Warmer amps for the LHC

CERN is working together with an Italian company to develop superconducting cables that can function at temperatures of up to 25 K (-248°C). This will make it possible to move LHC magnet power supplies out of the tunnel, protecting them from exposure to the showers of very high-energy particles produced by the accelerator.


Figure 1: devices of this type, which measure approximately 10 metres in length, are inserted between the accelerating magnets at different points along the LHC.

When it comes to consuming electricity, the magnets that steer particles through large accelerators can be characterised with just one word: greedy. For the LHC, the total current can reach 1.5 million amps. At the present time, this current is brought in via copper cables of up to 10 cm in diameter. In the tunnel, these cables connect the current leads - which provide the transition between the ambient-temperature cables and the magnets in their bath of superfluid helium - to the power supply. In the accelerator, the current leads are connected to the niobium-titanium (Nb-Ti) superconducting cables that bring the current to the magnets (see figure 1).  

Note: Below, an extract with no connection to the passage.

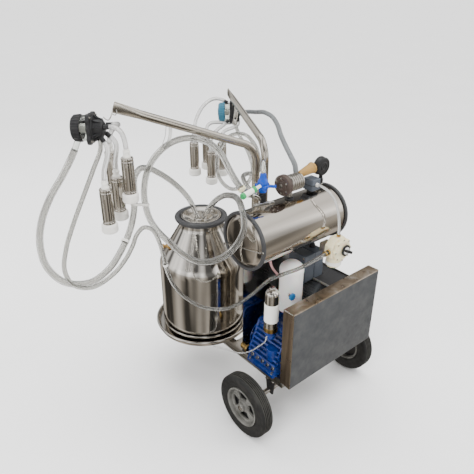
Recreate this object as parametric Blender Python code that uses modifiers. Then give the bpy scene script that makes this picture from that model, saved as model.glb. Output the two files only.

Until now, this supply system did not pose any major problems. However, in the future it could become a serious handicap. This is because the electrical power supplies, when the LHC reaches its design energy, will be exposed to streams of very high-energy particles, which could interfere with their operation. “In an ideal world, we would take the power supplies right out of the tunnel,” says Lucio Rossi, in charge of the High Luminosity LHC project (HL-LHC). “That would have the added benefit of making them accessible rapidly, without having to worry about precautions for radiation. Unfortunately, the voltage drops that are incurred with copper cables rule out using them over long distances. So what we need to do is find a way to do so with superconducting cables.” This is the heart of the matter. The niobium-titanium superconducting cables in the LHC depend on a sophisticated cryogenic system that uses liquid helium at temperatures between 4.2 K and 1.9 K (-268.8 °C and -271.1 °C). The system is already as big as it can be.  So this is where the new candidate comes in. “Currently we are working with an Italian company called Columbus to develop new SC wires based on magnesium diboride (MgB2),” explains Amalia Ballarino, head of the Superconductor and Devices (SCD) Section in the TE Department. “MgB2 is considerably less expensive than High Temperature Superconductors, and offers the major advantage that it remains functional at up to 25 K (-248 °C). The material has been around since the 1950s, but its SC properties were only discovered in 2001.” With this wire, CERN will be able to build cables that can transport the high currents needed to operate the magnets—above 100 kA - from the surface to underground.

Figure 2: the black tube is the semi-flexible cryostat that will cool the MgB2 cables from the tunnel to the surface. This particular tube, which is currently in SM18 undergoing testing, is 20 metres long with a diameter of approximately 16 cm.

“This superconductor can be cooled using helium gas (as opposed to liquid helium), greatly simplifying the demands made on the cryogenic system (see figure 2),” stresses Amalia Ballarino. “In addition, MgB2 can function with a temperature margin of several degrees, which is a great advantage from the machine operation point of view. However, we have been faced with a difficulty: until now, the MgB2 ex situ* has only been available in flat ribbons, which are unsuitable for high-amperage cables.” To overcome this problem, Amalia’s team and Columbus developed high-performance round wires. An important step forward!

* This is the name given to a variant of the technology used for manufacturing superconducting wires.

by Anaïs Schaeffer